If you want to use a separate lube for the headstock (in the case where it isn't used for lubing the ways), use Hydraulic Oil 68, as available from Princess auto. Only use the 32 if you have a very cold shop in winter. The 32 is too thin and your gears will always start dry after even a short interval (a few days).

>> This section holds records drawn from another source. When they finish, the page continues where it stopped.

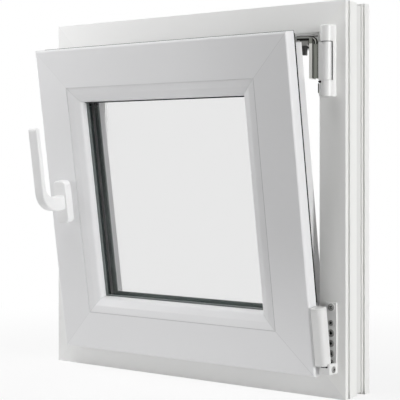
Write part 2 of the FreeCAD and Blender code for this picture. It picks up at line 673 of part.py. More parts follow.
def build_stay():
    """Knuckle with its leaf, the flat arm with its block, and the stud that slides in the sash's rail."""
    angle = stay_angle()
    start = FRAME_HEIGHT - BEARING_TOP_GAP - BEARING_HEIGHT + BEARING_END_HEIGHT + KNUCKLE_GAP
    height = BEARING_HEIGHT - 2 * BEARING_END_HEIGHT - 2 * KNUCKLE_GAP
    export("stay_knuckle", swung(stay_knuckle(start, height), angle))
    arm_y = SASH_FACE_Y + GROOVE_CENTRE
    arm_low = FRAME_HEIGHT - STAY_TOP_GAP - STAY_THICK
    export("stay_leaf", swung(stay_leaf(start, height, arm_low, arm_y + STAY_WIDTH / 2), angle))
    arm_corners = [
        (LEAF_REACH - LEAF_RIM_WIDTH, arm_y - STAY_WIDTH / 2, 0),
        (STAY_LENGTH + STAY_WIDTH / 2, arm_y - STAY_WIDTH / 2, STAY_END_ROUND),
        (STAY_LENGTH + STAY_WIDTH / 2, arm_y + STAY_WIDTH / 2, STAY_END_ROUND),
        (LEAF_REACH - LEAF_RIM_WIDTH, arm_y + STAY_WIDTH / 2, 0),
    ]
    wire = rounded_wire(arm_corners, lambda v: FreeCAD.Vector(HINGE_X - v.x, v.y, arm_low))
    export("stay_arm", swung(Part.Face(wire).extrude(UP * STAY_THICK), angle))
    middle = HINGE_X - STAY_BLOCK_START - STAY_BLOCK_LENGTH / 2
    side = arm_y - STAY_BLOCK_WIDTH / 2
    block_low = arm_low - STAY_BLOCK_HEIGHT
    holder = block(STAY_BLOCK_LENGTH, STAY_BLOCK_WIDTH, STAY_BLOCK_HEIGHT, middle, side, block_low)
    export("stay_block", swung(holder, angle))
    buffer_low = block_low - STAY_BUFFER_HEIGHT
    buffer = block(STAY_BUFFER_LENGTH, STAY_BLOCK_WIDTH, STAY_BUFFER_HEIGHT, middle, side, buffer_low)
    export("stay_buffer", swung(buffer, angle))
    stud_height = arm_low - tilted_groove().Z + FACEPLATE_THICK
    stud = Part.makeCylinder(
        STAY_STUD_RADIUS,
        stud_height,
        FreeCAD.Vector(HINGE_X - STAY_LENGTH, arm_y, arm_low - stud_height),
        UP,
    )
    export("stay_stud", swung(stud, angle))


def corner_plate():
    """Plate that stands on the bearing block, with its column of screw slots."""
    low = CORNER_BLOCK_LOW + CORNER_BLOCK_HEIGHT
    front = ROOM_FACE - CORNER_PLATE_THICK
    plate = Part.makeBox(
        CORNER_PLATE_WIDTH,
        CORNER_PLATE_THICK,
        CORNER_PLATE_HEIGHT,
        FreeCAD.Vector(CORNER_PLATE_RIGHT - CORNER_PLATE_WIDTH, front, low),
    )
    for i in range(CORNER_SLOT_COUNT):
        middle = low + CORNER_SLOT_FIRST + i * CORNER_SLOT_PITCH
        slot_low = middle - CORNER_SLOT_LENGTH / 2
        slot_x = CORNER_PLATE_RIGHT - CORNER_SLOT_EDGE
        plate = plate.cut(
            block(CORNER_SLOT_WIDTH, CORNER_PLATE_THICK, CORNER_SLOT_LENGTH, slot_x, front, slot_low)
        )
    return plate


def corner_block():
    """Bearing block on the frame, with a cheek beside the cover and the seat of its pin."""
    block_top = CORNER_BLOCK_LOW + CORNER_BLOCK_HEIGHT
    left = SASH_WIDTH / 2 + CORNER_BLOCK_SASH_GAP
    front_y = ROOM_FACE - CORNER_BLOCK_PROUD
    bearing = Part.makeBox(
        CORNER_PLATE_RIGHT - left,
        CORNER_BLOCK_PROUD,
        CORNER_BLOCK_HEIGHT,
        FreeCAD.Vector(left, front_y, CORNER_BLOCK_LOW),
    )
    cheek = Part.makeBox(
        CORNER_CHEEK_THICK,
        CORNER_BLOCK_PROUD - CORNER_PLATE_THICK,
        CORNER_CHEEK_HEIGHT,
        FreeCAD.Vector(CORNER_PLATE_RIGHT - CORNER_CHEEK_THICK, front_y, block_top),
    )
    body = bearing.fuse(cheek).removeSplitter()
    front = [
        e for e in body.Edges
        if e.BoundBox.YMax < front_y + FLAT
        and e.BoundBox.ZLength > FLAT
        and (e.BoundBox.XMin > CORNER_PLATE_RIGHT - FLAT or e.BoundBox.XMax < left + FLAT)
    ]
    body = body.makeFillet(CORNER_BLOCK_ROUND, front)
    foot = FreeCAD.Vector(HINGE_X, HINGE_Y, block_top - CORNER_PIN_SEAT)
    seat = Part.makeCylinder(HINGE_PIN_RADIUS + HINGE_BORE_PLAY, CORNER_PIN_SEAT, foot, UP)
    return body.cut(seat), foot


def build_corner_hinge():
    """Bearing block with its pin and plate on the frame, and the cover on the sash's corner."""
    export("corner_hinge_plate", corner_plate())
    body, foot = corner_block()
    export("corner_hinge_block", body)
    export(
        "corner_hinge_pin",
        Part.makeCylinder(HINGE_PIN_RADIUS, CORNER_PIN_SEAT + CORNER_PIN_REACH, foot, UP),
    )
    sash_edge = SASH_WIDTH / 2
    cover_left = sash_edge + CORNER_COVER_SASH_GAP
    cover_right = cover_left + CORNER_COVER_WIDTH
    cover_front = SASH_FACE_Y - CORNER_COVER_PROUD
    cover_back = ROOM_FACE - CORNER_PLATE_THICK - CORNER_COVER_BACK_GAP
    corners = [
        (cover_left, cover_front, CORNER_COVER_EDGE_ROUND),
        (cover_right, cover_front, CORNER_COVER_ROUND),
        (cover_right, cover_back, CORNER_COVER_EDGE_ROUND),
        (sash_edge, cover_back, 0),
        (sash_edge, cover_front + CORNER_COVER_GROOVE_DEPTH, 0),
        (cover_left, cover_front + CORNER_COVER_GROOVE_DEPTH, 0),
    ]
    wire = rounded_wire(corners, lambda v: FreeCAD.Vector(v.x, v.y, CORNER_COVER_LOW))
    cover = Part.Face(wire).extrude(UP * CORNER_COVER_HEIGHT)
    foot = FreeCAD.Vector(HINGE_X, HINGE_Y, CORNER_COVER_LOW)
    bore = Part.makeCylinder(CORNER_BORE_RADIUS, CORNER_BORE_DEPTH, foot, UP)
    export("corner_hinge_cover", tilted(cover.cut(bore)))


def keep_bar():
    """Keep seated in the frame's rebate, its wall on the room side of the locked cam."""
    cam_front = GROOVE_CENTRE - SASH_PROUD - CAM_RADIUS - KEEP_CAM_PLAY
    base = FRAME_REBATE_LIP_DEPTH + FRAME_FACE - FRAME_REBATE_FLOOR + KEEP_SEAT_PLAY
    corners = [
        (FRAME_REBATE_FLOOR, base, 0),
        (FRAME_FACE, base, 0),
        (FRAME_FACE, cam_front - KEEP_WALL_THICK, 0),
        (FRAME_FACE + KEEP_WALL_HEIGHT, cam_front - KEEP_WALL_THICK, 0),
        (FRAME_FACE + KEEP_WALL_HEIGHT, cam_front, 0),
        (FRAME_FACE + KEEP_PLATE_THICK, cam_front, 0),
        (FRAME_FACE + KEEP_PLATE_THICK, base + KEEP_BASE_WIDTH, 0),
        (FRAME_REBATE_FLOOR, base + KEEP_BASE_WIDTH, 0),
    ]
    return profile_bar(corners, KEEP_LENGTH, ROOM_FACE)


def build_guide_rail(plate_y, groove_y, length, low):
    """Rail on top of the sash with the slot that the stay's stud slides in."""
    rail = block(length, HARDWARE_GROOVE_WIDTH, FACEPLATE_THICK, 0, plate_y, low)
    slot_radius = STAY_STUD_RADIUS + RAIL_SLOT_PLAY
    slot_start = HINGE_X - STAY_LENGTH - RAIL_SLOT_OVERRUN
    slot_end = stay_end().x + RAIL_SLOT_OVERRUN
    for x in (slot_start, slot_end):
        rail = rail.cut(
            Part.makeCylinder(slot_radius, FACEPLATE_THICK, FreeCAD.Vector(x, groove_y, low), UP)
        )
    slot = Part.makeBox(
        slot_end - slot_start,
        2 * slot_radius,
        FACEPLATE_THICK,
        FreeCAD.Vector(slot_start, groove_y - slot_radius, low),
    )
    export("stay_guide_rail", tilted(rail.cut(slot)))


def build_fittings():
    """Faceplates in the sash's hardware groove, locking cams, and the keeps on the frame."""
    groove_y = SASH_FACE_Y + GROOVE_CENTRE
    plate_y = groove_y - HARDWARE_GROOVE_WIDTH / 2
    half_width = SASH_WIDTH / 2 - FLANGE_REACH
    low = SASH_MARGIN + FLANGE_REACH
    high = BODY_TOP
    upright = Part.makeBox(
        FACEPLATE_THICK,
        HARDWARE_GROOVE_WIDTH,
        high - low - 2 * FACEPLATE_END_GAP,
        FreeCAD.Vector(-half_width, plate_y, low + FACEPLATE_END_GAP),
    )
    export("faceplate_handle_side", tilted(upright))
    across = 2 * half_width - 2 * FACEPLATE_END_GAP
    bottom_plate = block(across, HARDWARE_GROOVE_WIDTH, FACEPLATE_THICK, 0, plate_y, low)
    export("faceplate_bottom", tilted(bottom_plate))
    build_guide_rail(plate_y, groove_y, across, high - FACEPLATE_THICK)
    cams = []
    keeps = []
    for height in (low + CAM_INSET, high - CAM_INSET):
        foot = FreeCAD.Vector(-half_width, groove_y, height + CAM_TRAVEL)
        cams.append(Part.makeCylinder(CAM_RADIUS, CAM_HEIGHT, foot, ACROSS * -1))
        keep = keep_bar()
        keep.rotate(ORIGIN, BACK, 90)
        keep.translate(FreeCAD.Vector(-FRAME_WIDTH / 2, 0, height))
        keeps.append(keep)
    export("locking_cams_handle_side", tilted(Part.makeCompound(cams)))
    export("keeps_handle_side", Part.makeCompound(keeps))
    foot = FreeCAD.Vector(-half_width + CAM_INSET, groove_y, low)
    export("locking_cam_bottom", tilted(Part.makeCylinder(CAM_RADIUS, CAM_HEIGHT, foot, UP * -1)))
    keep = keep_bar()
    keep.translate(ACROSS * (CAM_INSET - half_width))
    export("keep_bottom", keep)


os.makedirs("parts", exist_ok=True)
build_frame()
build_sash()
build_glazing()
build_handle()
build_top_bearing()
build_stay()
build_corner_hinge()
build_fittings()
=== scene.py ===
"""White PVC tilt and turn window, tilted open into the room: the finish of each piece and the small
fasteners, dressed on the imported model. Lengths are in metres, with +X towards the hinges, +Y towards
the outside and +Z up."""

import json
import math

import bmesh
import bpy
import numpy as np
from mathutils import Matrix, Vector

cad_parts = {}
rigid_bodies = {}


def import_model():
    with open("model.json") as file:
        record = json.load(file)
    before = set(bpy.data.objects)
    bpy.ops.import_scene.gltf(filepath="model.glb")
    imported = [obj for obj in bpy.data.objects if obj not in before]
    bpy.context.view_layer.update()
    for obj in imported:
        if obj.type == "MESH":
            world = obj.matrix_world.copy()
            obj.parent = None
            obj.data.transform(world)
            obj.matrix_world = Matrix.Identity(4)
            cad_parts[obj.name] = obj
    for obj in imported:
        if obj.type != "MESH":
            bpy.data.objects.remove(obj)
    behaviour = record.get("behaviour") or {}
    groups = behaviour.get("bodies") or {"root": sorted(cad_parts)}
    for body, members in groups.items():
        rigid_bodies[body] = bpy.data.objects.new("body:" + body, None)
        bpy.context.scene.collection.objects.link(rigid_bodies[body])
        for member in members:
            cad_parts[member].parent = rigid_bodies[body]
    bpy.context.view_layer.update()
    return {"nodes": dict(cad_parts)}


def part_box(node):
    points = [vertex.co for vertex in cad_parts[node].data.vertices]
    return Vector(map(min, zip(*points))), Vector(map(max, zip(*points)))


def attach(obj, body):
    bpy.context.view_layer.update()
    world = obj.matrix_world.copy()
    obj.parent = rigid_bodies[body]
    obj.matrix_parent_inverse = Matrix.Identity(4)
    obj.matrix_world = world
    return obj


for leftover in list(bpy.data.objects):
    bpy.data.objects.remove(leftover)
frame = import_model()
nodes = frame["nodes"]

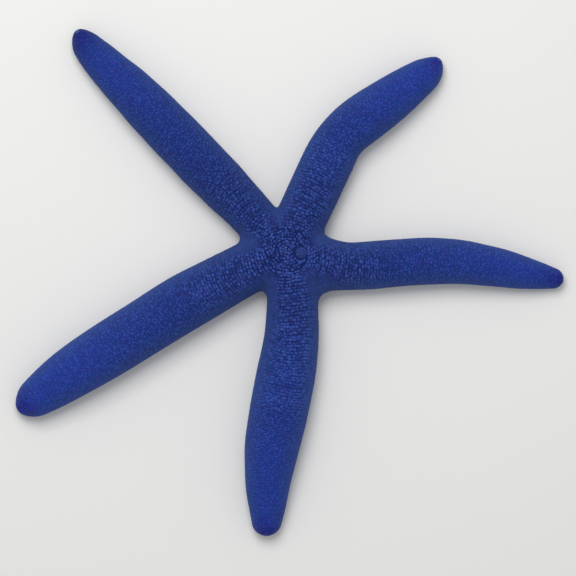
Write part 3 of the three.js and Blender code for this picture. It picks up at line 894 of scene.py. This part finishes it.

A caution here: stay far away from sulfated HP oils. They will eat your bronze and brass away in a short time. Your headstock has a bunch of bronze or brass in it. High pressure lubricants are not to be used in spur gear boxes in any event.
 

Proxule

Ultra Member
Hydraulic Oil 68, as available from Princess auto. Only use the 32 if you have a very cold shop in winter. The 32 is too thin and your gears will always start dry after even a short interval (a few days).

Legend reply!
OR - iso 46 ( middle ground ) if your work has some and is willing to sponsor your oil adventures :D
 
Thanks everyone for the replies! This forum has a plethora of knowledge, boring old 68 hydraulic oil it is! Now to find a rotophase as I just cooked my vfd. @Dabbler appreciate the compliments! Took a few hours of degreasing to clean it up like that. Thankfully the ways seem to be excellent just a few small issues I would like to attend to.
 

thestelster

Ultra Member
Premium Member
A caution here: stay far away from sulfated HP oils. They will eat your bronze and brass away in a short time. Your headstock has a bunch of bronze or brass in it. High pressure lubricants are not to be used in spur gear boxes in any event.
If you do need to use EP oils in a gear box that has yellow metals, then find one whose ingredients use inactive sulphur instead of active sulphur and has an copper strip corrosion test (ASTM D130) no higher than 1A.